J’ai dans ma chambre une aquarelle
Bizarre, et d’un peintre avec qui
Mètre et rime sont en querelle.
Théophile Kniatowski.


C’est un émerveillement de suivre, grâce au livre du vicomte de Spoelberch, ou à l’édition critique de Jacques Madeleine, ces coups de burin qui affinent peu à peu le profil de la buire en métal précieux. Ainsi encore, dans Cœrulei oculi, cette strophe qui, dans sa première forme, paraît parfaite :


Que j’aime ces claires prunelles
Où la lumière s’attendrit,
Mouillant de pleurs ses étincelles,
Comme une douleur qui sourit.


Pourtant les prunelles qui pleurent ne restent pas claires.

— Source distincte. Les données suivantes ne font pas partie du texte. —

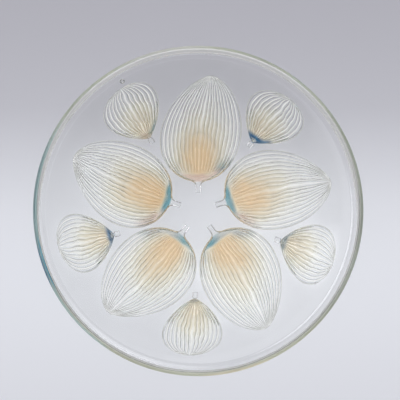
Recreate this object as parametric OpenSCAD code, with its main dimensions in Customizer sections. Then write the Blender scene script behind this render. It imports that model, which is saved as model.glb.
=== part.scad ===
// Round pressed-glass plate: a shallow dished body that stands on leaves moulded in relief under its well.
// Origin on the plate's axis in the plane it stands on, +Z up, millimetres.

/* [Body] */
// Outside diameter of the plate
plate_d = 280; // [200:1:360]
// Thickness of the glass in the well and round the turn
glass_t = 4.2; // [3:0.1:6]
// Inner radius of the turn from the well up into the wall
turn_r = 5.5; // [4:0.5:14]
// Height of the wall above the turn, up to the middle of the rounded lip
wall_h = 6; // [2:0.5:20]
// How much thinner the wall is at the lip than at the turn
wall_draft = 0.8; // [0.2:0.1:1.2]

/* [Leaf relief] */
// Depth of the relief under the well, at which the plate stands
relief_h = 6.5; // [4:0.5:10]
// Glass ground off each crest to make the spot that it stands on
ground_t = 0.3; // [0.1:0.1:0.6]
// Height of the step round a leaf's margin
margin_h = 0.6; // [0.3:0.1:1]
// Depth of the furrows between the veins
furrow_h = 1; // [0.4:0.1:1.4]
// Number of large leaves, with as many small ones between them
leaf_count = 5; // [3:1:6]
// Clear gap between neighbouring large leaves
leaf_gap = 2.4; // [1.5:0.1:5]

/* [Large leaves] */
// Gap from a large leaf's tip to the edge of the well
large_tip_gap = 14.5; // [10.5:0.5:32]
// Width of a large leaf as a share of its length
large_width_share = 0.76; // [0.5:0.02:0.84]
// Veins each side of a large leaf's midrib
large_veins = 10; // [4:1:11]
// Length of the smooth heel that slopes from a large leaf's stalk up to its crest
heel_len = 8; // [4:0.5:14]

/* [Small leaves] */
// Gap from a small leaf's tip to the edge of the well
small_tip_gap = 6.5; // [4.5:0.5:8.5]
// Length of a small leaf as a share of a large one's
small_length_share = 0.54; // [0.4:0.02:0.58]
// Width of a small leaf as a share of its length
small_width_share = 1.04; // [0.6:0.02:1.1]
// Veins each side of a small leaf's midrib
small_veins = 7; // [3:1:8]

/* [Stalks] */
// Length of a large leaf's stalk
stalk_len = 9; // [4:0.5:14]
// Width of every stalk
stalk_w = 4; // [3:0.5:6]
// Height of every stalk
stalk_h = 1.8; // [1.2:0.1:3]

/* [Hidden] */
$fn = 180;

// Cross-section of the turn and the wall, which end in a round lip
turn_outer_r = turn_r + glass_t;
lip_r = (glass_t - wall_draft) / 2;
well_r = plate_d / 2 - turn_outer_r;
turn_centre_z = relief_h + turn_outer_r;

// The outlines and the crest follow u^rise * (1 - u)^fall, u being the share of the length from the base.
// Each pair is [rise, fall]: a large leaf is broadest near its base, a small one near its tip.
large_outline = [0.5, 0.65];
small_outline = [0.85, 0.5];
crest = [0.2, 0.8];
// How far the crest lies below the heel's slope where the furrows reach their full depth, as a share of swell
heel_fade_share = 0.2;
// Power of the arch from one margin over the midrib to the other
arch_power = 0.7;
// How fast the furrows fade where the relief is low
furrow_fade = 0.4;
// Where a furrow's deepest line lies between two veins
furrow_place_share = 0.76;
// How far the tips curve aside, as shares of the leaves' lengths
large_curve_share = 0.12;
small_curve_share = 0.06;
// Shares of the length where the stalk end and the blunt tip cut the outline off
stalk_end_share = 0.006;
tip_end_share = 0.995;
// Steps along a blade, set closer together towards its base and tip
blade_steps = 16;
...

Le quatrième vers semble joli d’abord, mais la douleur ne sourit pas. Puis ce retour à l’idée pure après une image est une déception. Les cordes de la lyre semblent détendues ; Gautier les serre, et le son devient net, clair :


Dans les langueurs de leurs prunelles
Une grâce triste sourit ;
Les pleurs mouillent les étincelles,
Et la lumière s’attendrit.


On pourrait prolonger pendant des pages l’étude de ces changements qui transforment l’à peu près bien en beauté parfaite. Je me bornerai à faire une dernière comparaison de textes qui n’a pas besoin de commentaire, et je la dédie à ceux qui disent que Théo n’a pas d’idées. Plaçons simplement côte à côte les deux états des strophes de l’Obélisque de Paris :

Première version       Texte définitif
Sur cette place je m’ennuie,
Monolithe dépareillé,
Sous les hachures de la pluie
Qui lave mon granit mouillé.
Rhamsès un jour, mon bloc superbe
Que rien n’avait pu jeter bas
Roula fauché comme un brin d’herbe
Par un monsieur nommé Lebas.
Sur cette place je m’ennuie,
Obélisque dépareillé ;
Neige, givre, bruine et pluie
Glacent mon flanc déjà rouillé.
Rhamsès, un jour, mon bloc superbe
Où l’éternité s’ébréchait,
Roula fauché comme un brin d’herbe
Et Paris s’en fit un hochet[1].
  1. De Spœlberch, Histoire, I, 448.